Der Publikumsliebling der Solothurner Filmtage «Mario» folgt mit 4 Nominationen, während «Tiere» und «Papa Moll» mit jeweils 3 Nominationen bedacht wurden. Die grossen Verlierer in diesem Jahr sind die Komödien: Obschon «Papa Moll» für drei Preise nominiert ist, fallen zwei davon in technische Kategorien. Auch Rolf Lyssy und «Die letzte Pointe» sind lediglich für einen Darstellerpreis nominiert und Peter Luisis beim Publikum erfolgreicher «Flitzer» fehlt sogar gänzlich.

«Blue My Mind» von Lisa Brühlmann ist für sieben Preise nominiert.
Boykott der Studierenden
Ein Gewinner steht bereits heute Abend fest: Der Kurzfilm «Ma Yan Chan – Waves of Transition» von Jonas Scheu ist als einziger Film für den besten Abschlussfilm nominiert und hat somit den Preis auf sicher. Der Regisseur kann einem Leid tun, muss es doch alles andere als eine Freude sein, auf diese Art und Weise einen Preis zu gewinnen. Dass nur ein Film nominiert ist, ist kein Zeichen mangelnder Qualität im Schweizer Schulfilm, sondern eine direkte Reaktion der Filmschaffenden auf eine umstrittene Entscheidung der Organisatoren des Filmpreises. Diese haben sich vor drei Jahren entschieden, Schulfilme aus den anderen Kurzfilmkategorien zu verbannen und eine eigene Abschlussfilmkategorie ins Leben zu rufen. Dass sich die Studierenden – ihrerseits verdiente Filmschaffende – nun mit einem Boykott wehren, ist nachvollziehbar. Auf Anfrage bestätigen die Solothurner Filmtage (zuständig für die «Nacht der Nominierten»), dass für die aktuelle Ausgabe lediglich der eine nominierte Abschlussfilm eingereicht wurde.
Ja lustigerweise wurde nur einer eingereicht bzw. erfüllte die Kriterien!
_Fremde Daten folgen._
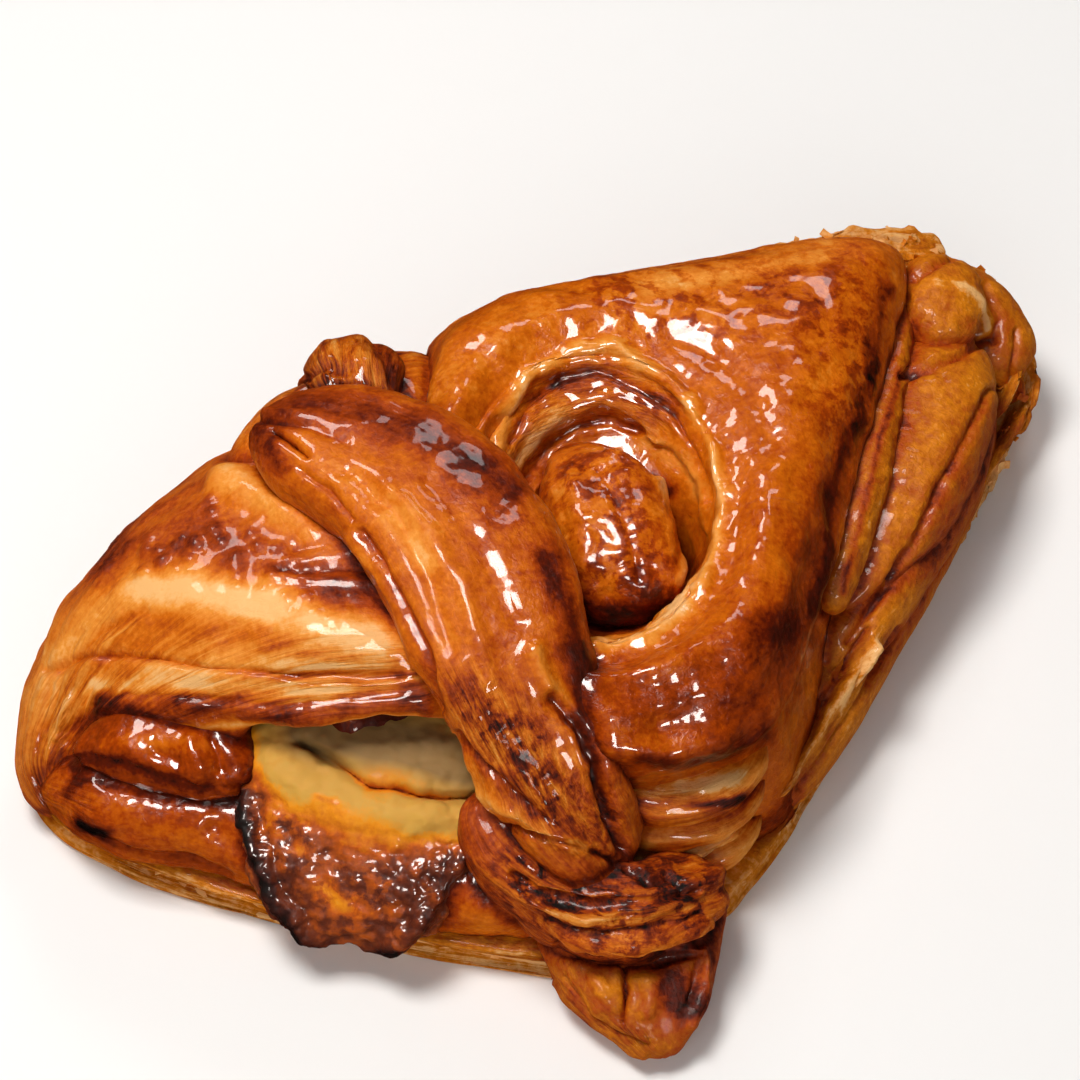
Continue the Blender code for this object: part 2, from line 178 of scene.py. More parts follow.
# Torn sheets of dough that stand out of the folds: stations as above, and a roll in degrees.
ROLL = 6  # where a station holds its roll
SHEETS = {
    "side_folds": [
        [(46, 44, 14, 3, 0.5, 0, 30), (52, 40.5, 11.5, 3.2, 0.5, 0, 40), (54.3, 34, 8, 2.6, 0.5, 0, 60)],
        [(50.5, 42, 8.5, 3, 0.5, 0, 40), (55.3, 37.5, 6, 3.2, 0.5, 0, 45), (54, 31, 4.6, 2.6, 0.5, 0, 50)],
        [(42, 45.6, 17.5, 2.4, 0.5, 0, 20), (49, 44.3, 15.5, 2.8, 0.5, 0, 30),
         (54.2, 39, 11.5, 2.8, 0.5, 0, 55), (52.5, 31, 9.5, 2.4, 0.5, 0, 60)],
        [(47, 44.5, 11, 2.8, 0.5, 0, 25), (54, 40.8, 8, 3, 0.5, 0, 40), (55.2, 34, 6.5, 2.6, 0.5, 0, 55),
         (49, 22, 6, 2.2, 0.5, 0, 60)],
    ],
    "right_cushion": [
        [(20, 37, 24, 3, 0.5, 0, 35), (30, 40.4, 24, 3.2, 0.5, 0, 30), (39, 43.4, 23.3, 3.2, 0.5, 0, 25),
         (46, 44.5, 20.8, 3, 0.5, 0, 15)],
        [(29, 40.5, 22.5, 3, 0.5, 0, 55), (38, 42.8, 22, 3.2, 0.5, 0, 50), (46, 43.6, 19.5, 3.2, 0.5, 0, 40)],
    ],
    "corner_layers": [
        [(8, -24, 10.4, 3, 0.4, 0, 0), (14, -25.8, 10.6, 3.4, 0.4, 0, 0), (20, -23, 11, 3, 0.4, 0, 0)],
        [(5.5, -20, 12, 0.6, 4.5, 0, 0), (6.5, -24, 9, 0.7, 5, 0, 0), (7.5, -28, 6, 0.6, 4, 0, 0)],
    ],
    "left_wing": [
        [(-44, -15.5, 10.5, 2.5, 0.4, 0, 10), (-32, -15, 11.8, 3, 0.45, 0, 10),
         (-18, -13, 12.2, 3, 0.45, 0, 10), (-8, -12, 12, 3, 0.4, 0, 10)],
    ],
}
# Sheets that stand out of the base's rim: the first and last point of the base's outline that one runs
# along, its height, how far inside the outline it lies, its half width, and its roll in degrees.
RIM_SHEETS = [
    (0, 4, 2.9, 3.1, 2.6, 0), (0, 4, 1.2, 2.9, 2.5, 0), (0, 4, 4.7, 4.0, 2.8, 10),
    (5, 9, 3.3, 3.3, 3.0, 10), (5, 9, 1.3, 3.0, 2.6, 0), (5, 8, 5.4, 5.6, 3.0, 20),
    (9, 15, 2.8, 2.3, 2.8, 0), (9, 15, 4.4, 3.2, 3.0, 8), (9, 15, 1.2, 2.1, 2.5, 0),
]
CUT_WALLS = [  # sheets in the cushion's hidden walls: height, share of the wall's reach, half width, roll
    (9.0, 0.99, 2.6, 4), (14.0, 0.985, 2.4, -4), (19.0, 0.98, 2.6, 8),
]

# ---------------------------------------------------------------------------------------------
# Strokes: (what it is, what it does, width, strength, points). Width and points are grid steps. "relief"
# raises the dough by its strength in millimetres, and "crease" and "ridge" also darken or lighten it; the
# darkening in a crease is painted shade in the groove as well as browning. Every other kind is a paint:
# "bake" is browning, "char" burning, "gloss" glaze, "layers" streaks of lamination, "mottled" uneven baking,
# "blistered" blisters, "bumpy" fine grit, "flaky" loose flakes, and "age" painted shade on the cheese that
# is sheltered deep in the mouth. Where a stroke's comment says so, its "bake" or "char" is painted shade or
# a painted highlight instead.

EFFECTS = {  # the strokes that do more than one thing
    # a crease's bake is painted shade in the groove as well as browning
    "crease": {"relief": -0.8, "bake": 0.16},
    "ridge": {"relief": 0.9, "bake": -0.10},
}

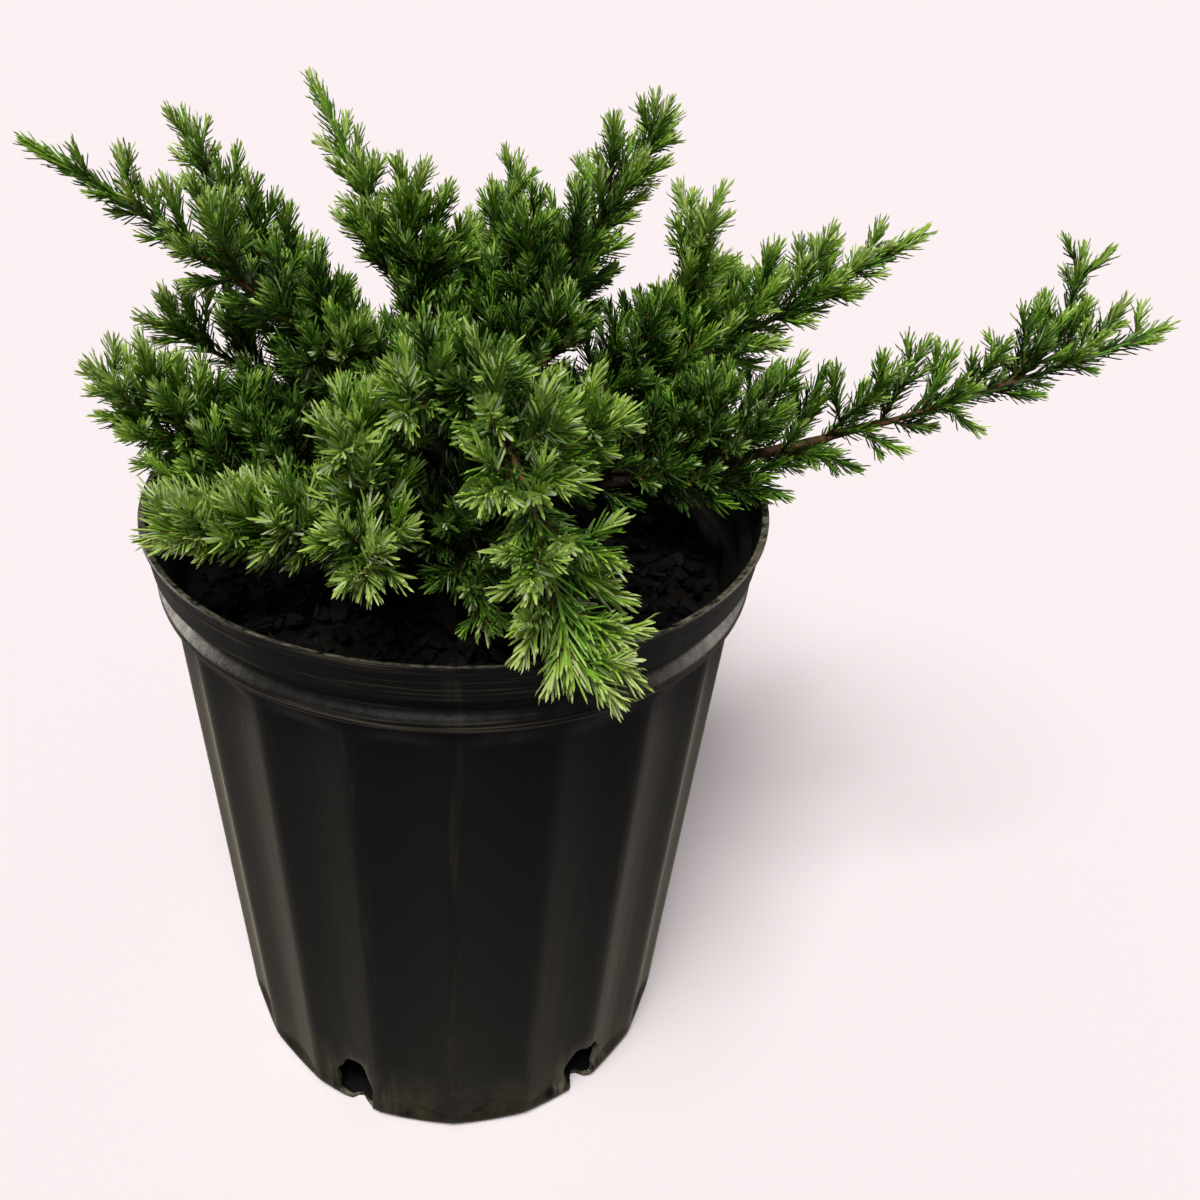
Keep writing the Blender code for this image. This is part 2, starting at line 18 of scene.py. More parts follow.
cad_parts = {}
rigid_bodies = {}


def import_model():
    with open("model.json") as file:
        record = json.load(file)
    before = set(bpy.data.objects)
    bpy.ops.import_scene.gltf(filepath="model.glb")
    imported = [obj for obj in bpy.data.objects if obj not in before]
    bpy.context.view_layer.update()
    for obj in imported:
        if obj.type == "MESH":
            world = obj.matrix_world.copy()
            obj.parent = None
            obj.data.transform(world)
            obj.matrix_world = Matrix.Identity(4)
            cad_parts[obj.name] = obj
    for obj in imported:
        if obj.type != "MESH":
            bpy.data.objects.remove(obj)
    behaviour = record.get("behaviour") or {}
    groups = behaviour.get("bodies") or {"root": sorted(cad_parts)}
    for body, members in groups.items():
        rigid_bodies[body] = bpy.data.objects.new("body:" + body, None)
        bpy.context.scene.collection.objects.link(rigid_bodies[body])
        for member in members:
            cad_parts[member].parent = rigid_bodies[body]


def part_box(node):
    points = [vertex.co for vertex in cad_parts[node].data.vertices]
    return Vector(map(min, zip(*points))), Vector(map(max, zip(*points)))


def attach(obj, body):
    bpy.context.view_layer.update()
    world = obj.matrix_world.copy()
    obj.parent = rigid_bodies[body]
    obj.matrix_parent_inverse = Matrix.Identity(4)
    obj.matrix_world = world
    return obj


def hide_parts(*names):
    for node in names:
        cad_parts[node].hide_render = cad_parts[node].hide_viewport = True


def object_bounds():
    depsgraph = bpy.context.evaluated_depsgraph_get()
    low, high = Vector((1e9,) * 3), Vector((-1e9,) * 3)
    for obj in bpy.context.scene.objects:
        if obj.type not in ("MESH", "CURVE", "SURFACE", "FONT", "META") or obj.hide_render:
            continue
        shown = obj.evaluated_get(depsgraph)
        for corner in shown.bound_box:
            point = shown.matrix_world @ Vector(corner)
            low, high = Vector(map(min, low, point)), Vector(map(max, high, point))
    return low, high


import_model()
CAD_BOX = [list(corner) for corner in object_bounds()]

bl_info = {
    "name": "Potted conifer",
    "version": (1, 0, 0),
    "blender": (4, 5, 0),
    "location": "View3D > Sidebar > Conifer",
    "description": "Finished pot, growing mix, bark, twigs and needles of a low conifer",
    "category": "Object",
}

POT_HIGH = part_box("pot")[1]
SOIL_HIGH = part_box("soil")[1]
TRUNK_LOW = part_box("trunk")[0]

# Pot: radii and heights of its moulded profile
POT_HEIGHT = POT_HIGH.z
LIP_RADIUS = POT_HIGH.x
BAND_RADIUS = 0.0811
BAND_HEIGHT = 0.011
GROOVE_RADIUS = 0.0785
GROOVE_HEIGHT = 0.004
BEAD_RADIUS = 0.0801
BEAD_HEIGHT = 0.005
BODY_TOP_RADIUS = 0.0774
BODY_FOOT_RADIUS = 0.068
FOOT_ROUND = 0.003
FLUTES = 20
FLUTE_FADE = 0.008
DRAIN_HOLES = 6
DRAIN_FIRST_ANGLE = math.radians(-55)
DRAIN_WIDTH = 0.0062
DRAIN_RISE = 0.0115

# Pot's finer form: recess of the underside, swell of the lip and of the bead, rounding of the arrises,
# how far the lip has lost its roundness, points to a flute, the middle of a drain hole above the foot's
# corner, the height on the bead that is rubbed and carries its painted highlight most, and the rounding
# of edges as a share of the wall
UNDERSIDE_RISE = 0.0012
LIP_SWELL = 0.0006
BEAD_SWELL = 0.0003
ARRIS_ROUND = 0.10
POT_GIVE = 0.0007
POT_COLUMNS_PER_FLUTE = 14
POT_COLUMNS = FLUTES * POT_COLUMNS_PER_FLUTE
DRAIN_CENTRE = 0.0060
BEAD_HIGHLIGHT_AND_WEAR = POT_HEIGHT - BAND_HEIGHT - GROOVE_HEIGHT - 0.7 * BEAD_HEIGHT
EDGE_SHARE = 0.26
EDGE_ANGLE = math.radians(55.0)

# Growing mix: its height in the middle and at the wall, its gap to the wall, its floor in the pot and
# where its side turns in, its rings, and its noises: spacing, height, repeat and seed of each
MIX_CROWN = 0.1570
MIX_EDGE = 0.1525
MIX_GAP = 0.0003
MIX_FLOOR = 0.0022
MIX_WAIST = 0.12
MIX_INSET = 0.0075
MIX_RINGS = 72
MIX_NOISES = ((0.0110, 0.0014, 64, 3), (0.0036, 0.0012, 128, 4), (0.0015, 0.0008, 256, 5))

# Bark chips: middling size and its spread as a logarithm, smallest and largest, how high they lie on
# the mix, width to length, thickness to length, and how many of each kind
CHIP_SIZE = 0.0022
CHIP_SPREAD = 0.42
CHIP_LIMITS = (0.0009, 0.0050)
CHIP_LIFT = (0.0004, 0.0026)
CHIP_WIDTH = 0.55
CHIP_THICKNESS = (0.13, 0.30)
CHIP_SHARES = (0.58, 0.30, 0.12)
CHIP_CORNERS = 6

# Trunk and shoots: the sizes that every limb grows from
GAP = 0.0003
TRUNK_FOOT = np.array((0.002, 0.008, TRUNK_LOW.z))
TRUNK_LEAN = np.array((0.0029, 0.0015, 0.0287))
TRUNK_FLARE_RADIUS = 0.0072
TRUNK_RADIUS = 0.0047
TRUNK_FORK_RADIUS = 0.0038
MAIN_RADIUS = 0.0022
FORK_SHARE = 0.75
FORK_MIN_RADIUS = 0.0012
TIP_RADIUS = 0.0007
PATH_STEPS = 24

# Sprigs: set round a shoot by the golden angle, the upper ones longer than those that hang, each tried
# on other sides and smaller where it has no room; angles in degrees
GOLDEN_ANGLE = 137.5
SPRIG_ANGLE = 46
ANGLE_PLAY = 12
SIZE_PLAY = 0.26
UPPER_SHARE = 0.30
SPRIG_STEPS = 6
SPRIG_BEND = 0.20
SPRIG_TAPER = 0.6
SPRIG_RADIUS = 0.00052
SPRIG_TRIES = tuple((share, side) for share in (1.0, 0.8, 0.6) for side in (0, 90, -90, 180))

# Inner sprigs, on the last stretch of bare bough: where they start as a share of it, how long they are
# against the others, and how closely they stand
INNER_START = 0.16
INNER_SHARE = 0.42
INNER_STEP = 0.62

# Finer sprigs, on the longer sprigs: length as a share of the sprig, loss of length to its tip, wood's
# radius, stretches without them at foot and tip, and how much they turn up
FINER_SHARE = 0.58
FINER_SHRINK = 0.6
FINER_RADIUS = 0.00040
FINER_FIRST = 0.0036
FINER_LAST = 0.0045
FINER_UPRIGHT = 0.22

# A shoot's tip: the stretch without sprigs, longer on a slim shoot; a sprig is at most TIP_REACH and a
# share of the way to the tip long, a smaller share on a slim shoot; and how far short of the tip the
# leader's wood ends, so that its needles fill its reach and no more
TIP_BARE = 0.005
TIP_BARE_SLIM = 0.03
TIP_REACH = 0.0025
TIP_SHARE = 0.70
TIP_SLIM = 0.45
LEADER_END = 0.0035
LEADER_ENDS = {"tall_left": 0.0, "right_long": 0.0060}

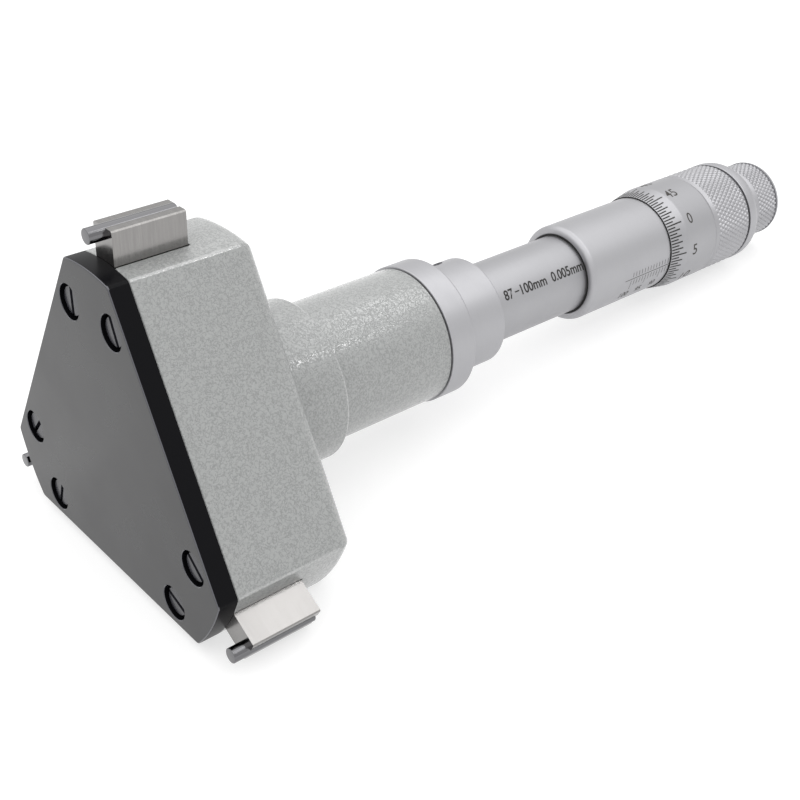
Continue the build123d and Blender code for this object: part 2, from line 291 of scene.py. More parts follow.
def head_outline(flat, arc, corner):
    """Outline of the head in (y, z): three flats, arcs at the anvils, small corner fillets."""
    points = []
    centre_side = math.sqrt((arc - corner) ** 2 - (flat - corner) ** 2)
    lean = math.atan2(centre_side, flat - corner)
    for anvil in anvil_angles:
        normal = math.radians(anvil - 60)
        n = Vector((math.cos(normal), math.sin(normal)))
        t = Vector((-n.y, n.x))
        for k in range(flat_steps + 1):
            s = -centre_side + 2 * centre_side * k / flat_steps
            if 0 < k < flat_steps:
                points.append(n * flat + t * s)
                continue
            middle = n * (flat - corner) + t * s
            for j in range(corner_steps + 1):
                share = j / corner_steps
                swing = lean * (share if k else -1 + share)
                way = Vector((math.cos(normal + swing), math.sin(normal + swing)))
                points.append(middle + way * corner)
        for k in range(1, arc_steps):
            half = math.radians(60) - lean
            a = math.radians(anvil) - half + 2 * half * k / arc_steps
            points.append(Vector((math.cos(a), math.sin(a))) * arc)
    return points


def loft_mesh(sections):
    """Closed solid through (x, outline) sections with equal point counts."""
    bm = bmesh.new()
    rings = [[bm.verts.new((x, p.x, p.y)) for p in outline] for x, outline in sections]
    for a, b in zip(rings, rings[1:]):
        for k in range(len(a)):
            j = (k + 1) % len(a)
            bm.faces.new((a[k], a[j], b[j], b[k]))
    bm.faces.new(rings[0])
    bm.faces.new(rings[-1])
    return bm


def baked(obj):
    """Mesh of an object with its modifiers applied."""
    bpy.context.view_layer.update()
    done = bpy.data.meshes.new_from_object(
        obj.evaluated_get(bpy.context.evaluated_depsgraph_get()))
    obj.modifiers.clear()
    return done


def joined(parts):
    """One bmesh from several."""
    whole = bmesh.new()
    for bm in parts:
        bmesh.ops.recalc_face_normals(bm, faces=bm.faces)
        mesh = bpy.data.meshes.new("part")
        bm.to_mesh(mesh)
        bm.free()
        whole.from_mesh(mesh)
    return whole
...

— Solothurner Filmtage (@sofilmfest) January 31, 2018
Das Verhalten beider Seiten hilft niemandem und schon gar nicht dem Schweizer Filmschaffen. Es ist an den Veranstaltern, zu reagieren und in einen Dialog mit den Schulen und den Filmschaffenden zu treten. Schliesslich haben sie gezeigt, dass sie mit ihrem Boykott diese Kategorie ihrer Glaubwürdigkeit berauben können. Ziel muss sein, den Wettbewerb auch auf Studierendenebene aufrechtzuerhalten und zu beleben – und nicht abzuwürgen. Erst recht nicht in einem Jahr, in dem mit «Blue My Mind» ausgerechnet ein Abschluss-Langspielfilm der Zürcher Hochschule der Künste als grosser Favorit ins Rennen geht.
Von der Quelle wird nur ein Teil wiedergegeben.